If this had been one of those 'butterfly effect' movies where something that's changed in the past results in a horrible dystopian future, I could see how the ending, while still poor, might have made a limp kind of sense, but we'd already been shown that this isn't he case, so that excuse wasn't on the table. If we'd been shown that fate intervenes to 'correct' changes that are made, this would have been another validation, of a weak kind, of the ending, but none of that held, so the ending made zero sense. However, it was infinitely better than the dumb alternate universe we did see, which was truly sad (and not in a good way).

Even the times he does go back he fails in an epic manner, and he's too stupid to figure out why. We can work it out, but he evidently can't. At one point, a simple call to the police would have fixed all of his problems, but he's quite evidently not smart enough to entertain such an idea. One of the best loved episodes of time-travel sci-fi series Doctor Who actually makes a virtue of the "Why don't they ever go to the police?" question, and is the better for it. Unfortunately, Lenny doesn't know how to ask for a little help from his friends!
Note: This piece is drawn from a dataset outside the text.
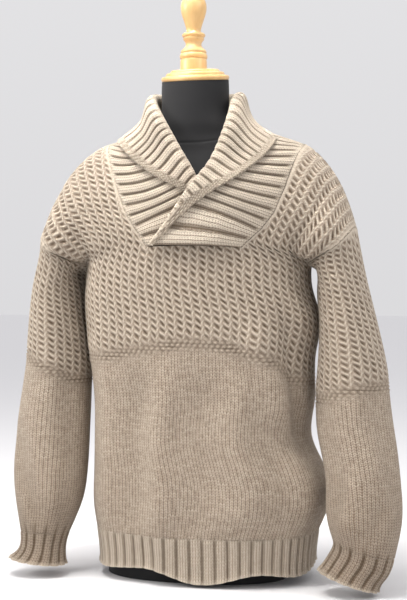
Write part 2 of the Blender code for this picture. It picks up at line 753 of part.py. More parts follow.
def build_cuff(name, rows, sleeve_rows, side):
    """A ribbed cuff that carries on from the sleeve's last ring and flares at its edge."""
    places, heights = rib_columns(CUFF_RIBS)
    angles = places * 2 * math.pi
    rings = sleeve_rings([sleeve_rows[-1]] + list(rows), side, CUFF_BANDS)
    numbers = np.array(sleeve_rows[-1], float)
    numbers[0] *= side
    axis = unit(rings[1][:3] - rings[0][:3])
    rings[0][:3] = numbers[:3] + axis * CUFF_SEAM_GAP
    rings[0][3:] = numbers[3:]
    inner = np.array([ring_points(ring, angles, side, -WALL) for ring in rings])
    outward = np.array([flat_offset(ring, 1.0) for ring in inner])
    thickness = RIB_FURROW + RIB_RISE * heights
    add_wall(name, inner + outward * thickness[None, :, None], inner, "ribbing", closed=True)


def hem_edge(across, front):
    """Height of the hem's lower edge at these shares across a panel."""
    hem = table(HEM_COLUMNS, FRONT_HEM if front else BACK_HEM)
    return np.interp(across, hem["across"], hem["drop_z"])


def build_hem():
    """The ribbed hem, one ring that hangs from both panels."""
    places, heights = rib_columns(HEM_RIBS)
    half = len(places) // 2
    front_share = 2 * places[:half] / places[half] - 1
    back_share = 1 - 2 * (places[half:] - places[half]) / (1 - places[half])
    top = []
    edge = []
    for front, share in ((True, front_share), (False, back_share)):
        row, _ = folded_panel(front, np.array([0.0, 0.02]), share)
        top.append(row[0])
        edge.append(hem_edge(share, front))
    top = np.concatenate(top)
    edge = np.concatenate(edge)
    top[:, 2] = HEM_SEAM_Z - SEAM_GAP
    outward = flat_offset(top, 1.0)
    inner = []
    for run in np.linspace(0, 1, HEM_BANDS + 1):
        row = top - outward * HEM_PULL_IN * math.sin(run * math.pi / 2)
        row[:, 2] = top[:, 2] + (edge - top[:, 2]) * run
        inner.append(row)
    inner = np.array(inner)
    thickness = RIB_FURROW + RIB_RISE * heights
    outer = inner + outward[None] * thickness[None, :, None]
    add_wall("hem_rib", outer, inner, "ribbing", closed=True)


def neck_seam(panels):
    """The neck opening's edge as inner and outer lines, from the left foot round to the right."""
    lines = {"inner": [], "outer": []}
    front_rows = panels[True]["rises"] >= foot_rise(True) - 1e-9
    back_rows = panels[False]["rises"] >= foot_rise(False) - 1e-9
    left, right = SIDE_LANES, SIDE_LANES + MIDDLE_LANES
    back_foot = np.argmax(back_rows)
    for skin in lines:
        front = panels[True][skin]
        back = panels[False][skin]
        lines[skin] = np.concatenate(
            [
                front[front_rows, left],
                back[back_rows, left][::-1][1:],
                back[back_foot, left + 1: right],
                back[back_rows, right][:-1],
                front[front_rows, right][::-1],
            ]
        )
    return lines["inner"], lines["outer"]


def read_line(line, shares, length):
    """Points on a line of straight runs, at shares of the guide length."""
    return np.stack([np.interp(shares, length, line[:, axis]) for axis in range(3)], axis=1)


def build_collar(panels):
    """The shawl collar: a ribbed band from the neck seam to the fold, and a flap folded over it."""
    inner_line, outer_line = neck_seam(panels)
    steps = np.linalg.norm(np.diff(inner_line, axis=0), axis=1)
    length = np.concatenate([[0.0], np.cumsum(steps)])
    length /= length[-1]
    places, heights = rib_columns(COLLAR_RIBS)
    places = np.append(places, 1.0)
    heights = np.append(heights, 0.0)
    inner_seam = read_line(inner_line, places, length)
    outer_seam = read_line(outer_line, places, length)

    sections = table(COLLAR_COLUMNS, COLLAR_SECTIONS)
    read = {
        name: spline(sections["seam"], sections[name], places) for name in COLLAR_COLUMNS if name != "seam"
    }
    root = np.stack([read["root_x"], read["root_y"], read["root_z"]], axis=1)
    fold = np.stack([read["fold_x"], read["fold_y"], read["fold_z"]], axis=1)
    edge = np.stack([read["edge_x"], read["edge_y"], read["edge_z"]], axis=1)
    roll = read["roll"][:, None]
    middle_seam = (inner_seam + outer_seam) / 2
    tangent = unit(np.gradient(middle_seam, axis=0))
    end_face = unit(outer_seam - inner_seam)
    inwards = unit(np.cross(tangent, end_face))
    inwards *= np.sign(np.sum(inwards * (root - middle_seam), axis=1, keepdims=True))
    behind = smooth_step((COLLAR_BACK_SHARE - np.abs(places - 0.5)) / COLLAR_GAP_FADE)
    gap = COLLAR_SEAM_GAP + (COLLAR_BACK_GAP - COLLAR_SEAM_GAP) * behind
    seam = middle_seam + inwards * gap[:, None]
    rise = unit(fold - root)
    away = fold - np.array([NECK_X, NECK_Y, 0])
    away[:, 2] = 0
    away = unit(away)
    away = unit(away - rise * np.sum(away * rise, axis=1, keepdims=True))
    start = fold - rise * roll
    crest = fold + away * roll
    finish = start + away * 2 * roll
    lap = finish + (edge - finish) * FLAP_LAP - away * read["sag"][:, None]
    guide = np.array([seam, root, start, crest, finish, lap, edge])
    path = np.array(COLLAR_PATH)
    middle = spline(COLLAR_GUIDES, guide, path)
    normals = grid_normals(middle)
    face = np.sum(normals[2] * away, axis=-1)
    normals *= 1 if face.mean() > 0 else -1
    normals[0] = end_face
    base_share = (smooth_step((BAND_RIBS_END - path) / RIB_FADE) * smooth_step(path / SEAM_RIB_FADE))[:, None]
    flap_share = smooth_step((path - FLAP_RIBS_START) / RIB_FADE)[:, None]
    plain = RIB_FURROW / 2
    outer_lift = plain + RIB_RISE * heights[None] * base_share
    inner_lift = plain + RIB_RISE * heights[None] * flap_share
    outer = middle + normals * outer_lift[..., None]
    inner = middle - normals * inner_lift[..., None]
    add_wall("collar", outer, inner, "ribbing")


def build_form():
    """The dress form's torso and neck, one smooth closed body with a flat base."""
    form = table(FORM_COLUMNS, FORM_ROWS)
    levels = form["z"]
    rows = np.concatenate(
        [np.linspace(levels[0], 560, FORM_BANDS // 2), np.linspace(600, 705, FORM_BANDS // 2), [levels[-1]]]
    )
    read = {name: spline(levels, form[name], rows) for name in FORM_COLUMNS}
    angles = np.linspace(0, 2 * math.pi, FORM_SIDES, endpoint=False)
    points = []
    for i, z in enumerate(rows):
        cosine, sine = superellipse(angles, read["squareness"][i])
        middle = (read["front"][i] + read["back"][i]) / 2
        half = (read["back"][i] - read["front"][i]) / 2
        ring = np.stack([read["half_width"][i] * cosine, middle + half * sine, np.full(len(angles), z)], axis=1)
        if i == len(rows) - 1:
            ring[:, 2] += (ring[:, 1] - NECK_Y) * math.tan(NECK_CAP_TILT)
        points.append(ring)
    points = np.array(points)
    faces = []
    count = FORM_SIDES
    for i in range(len(rows) - 1):
        for j in range(count):
            k = (j + 1) % count
            faces.append((i * count + j, i * count + k, (i + 1) * count + k, (i + 1) * count + j))
    faces.append(tuple(range(count))[::-1])
    top = (len(rows) - 1) * count
    faces.append(tuple(range(top, top + count)))
    new_object("form_body", points.reshape(-1, 3), faces, "form_cloth")


def turned_piece(name, profile, foot, tilt, foot_slope=0.0):
    """A solid turned on a lathe, tilted forwards.  foot_slope leans its first ring alone."""
    angles = np.linspace(0, 2 * math.pi, ROUND_SIDES, endpoint=False)
    rings = [
        np.stack([radius * np.cos(angles), radius * np.sin(angles), np.full(ROUND_SIDES, height)], axis=1)
        for radius, height in profile
    ]
    rings[0][:, 2] += rings[0][:, 1] * math.tan(foot_slope)
    points = np.concatenate(rings)
    tilted = points.copy()
    tilted[:, 1] = points[:, 1] * math.cos(tilt) - points[:, 2] * math.sin(tilt)
    tilted[:, 2] = points[:, 1] * math.sin(tilt) + points[:, 2] * math.cos(tilt)
    tilted += np.array(foot)
    count = ROUND_SIDES
    faces = []
    for i in range(len(profile) - 1):
        for j in range(count):
            k = (j + 1) % count
            faces.append((i * count + j, i * count + k, (i + 1) * count + k, (i + 1) * count + j))
    faces.append(tuple(range(count))[::-1])
    top = (len(profile) - 1) * count
    faces.append(tuple(range(top, top + count)))
    return new_object(name, tilted, faces, "turned_wood")


def build_wood():
    """The stepped neck cap, tilted forwards, and the upright finial above it."""
    lean = np.array([0, -math.sin(NECK_CAP_TILT), math.cos(NECK_CAP_TILT)])
    cap_foot = np.array([NECK_X, NECK_Y, NECK_TOP_Z]) + lean * SEAM_GAP
    turned_piece("neck_cap", NECK_CAP, cap_foot, NECK_CAP_TILT)
    finial_foot = cap_foot + lean * (NECK_CAP[-1][1] + SEAM_GAP)
    finial_foot[0] += FINIAL_X
    turned_piece("finial", FINIAL, finial_foot, 0.0, foot_slope=NECK_CAP_TILT)


def main():
    for old in list(bpy.data.objects):
        bpy.data.objects.remove(old)
    panels = build_panels_and_sleeves()
    build_hem()
    build_cuff("right_cuff", RIGHT_CUFF, RIGHT_SLEEVE, 1)
    build_cuff("left_cuff", LEFT_CUFF, LEFT_SLEEVE, -1)
    build_collar(panels)
    build_form()
    build_wood()


main()
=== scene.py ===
# %% [markdown]
# # A hand-knit guernsey sweater on a dress form
# The sweater is one garment of eight knitted pieces: front, back, two dropped sleeves, two ribbed
# cuffs, a ribbed hem and a ribbed shawl collar.  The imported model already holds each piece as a
# plain stiff wall.  Here every wall is knitted again, finer, on the same driving sizes, so the
# relief of the stitches sits on exactly the same form.

# %% Load the frame and keep its box
import math

import bpy
import numpy as np
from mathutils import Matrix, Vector


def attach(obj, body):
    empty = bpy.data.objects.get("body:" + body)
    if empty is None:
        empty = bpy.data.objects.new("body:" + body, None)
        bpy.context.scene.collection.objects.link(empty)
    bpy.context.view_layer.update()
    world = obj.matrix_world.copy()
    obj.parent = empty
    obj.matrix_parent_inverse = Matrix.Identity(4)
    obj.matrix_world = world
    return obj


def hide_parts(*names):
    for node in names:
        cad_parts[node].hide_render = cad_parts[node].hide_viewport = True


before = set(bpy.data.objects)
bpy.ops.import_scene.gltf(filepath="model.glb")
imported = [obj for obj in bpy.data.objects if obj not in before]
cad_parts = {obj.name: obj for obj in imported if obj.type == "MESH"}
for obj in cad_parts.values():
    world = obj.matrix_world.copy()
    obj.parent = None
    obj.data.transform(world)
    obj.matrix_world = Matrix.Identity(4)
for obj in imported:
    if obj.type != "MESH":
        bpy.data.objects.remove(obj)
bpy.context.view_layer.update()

# %% [markdown]
# ## Nodes written as sums
# Sky, floor and every finish are node trees.  Each is a small sum of shapes and colours, so one
# class wraps a socket and lets Python's own signs add Math nodes, and one method adds any other
# node.  Colours go through Mix nodes, because a Math node would turn them grey.

# %% Sockets that can be added and multiplied
MIX_SHARE, MIX_FIRST, MIX_SECOND, MIX_RESULT = 0, 6, 7, 2


class Value:
    """One socket of a node tree; arithmetic on it adds Math nodes."""

    def __init__(self, nodes, socket):
        self.nodes = nodes
        self.socket = socket

    def work(self, operation, first, second=0.0):
        return self.nodes.node("ShaderNodeMath", {"operation": operation}, {0: first, 1: second})

    __add__ = __radd__ = lambda self, other: self.work("ADD", self, other)
    __mul__ = __rmul__ = lambda self, other: self.work("MULTIPLY", self, other)
    __sub__ = lambda self, other: self.work("SUBTRACT", self, other)
    __rsub__ = lambda self, other: self.work("SUBTRACT", other, self)
    __truediv__ = lambda self, other: self.work("DIVIDE", self, other)
    __rtruediv__ = lambda self, other: self.work("DIVIDE", other, self)
    __pow__ = lambda self, other: self.work("POWER", self, other)
    __rpow__ = lambda self, other: self.work("POWER", other, self)

    def fract(self):
        """How far into its own stitch or repeat a place is."""
        return self.work("FRACT", self)

    def floor(self):
        """Which stitch or repeat a place is in."""
        return self.work("FLOOR", self)

    def sine(self):
        return self.work("SINE", self)

    def size(self):
        """The value without its sign."""
        return self.work("ABSOLUTE", self)

    def clamped(self):
        """The value kept between 0 and 1."""
        return self.nodes.node("ShaderNodeClamp", (), {0: self})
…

The overall impression I had from this was that the story had not been well thought through, so it's hello, goodbye to this one, and I feel fine about that. It read more like a second or third draft than a finished story, and on top of that, something about the way it portrayed John Lennon, particularly in the later chapters, felt disrespectful. While I could bring up other issues, I think this is plenty to make my point. I can't in good faith recommend a story which is obviously lacking so much in plot and character and where, in the end, the sum total of what we learn about the main character is that all he needs is love, but the fact is that he's a real nowhere man and this bird has flown.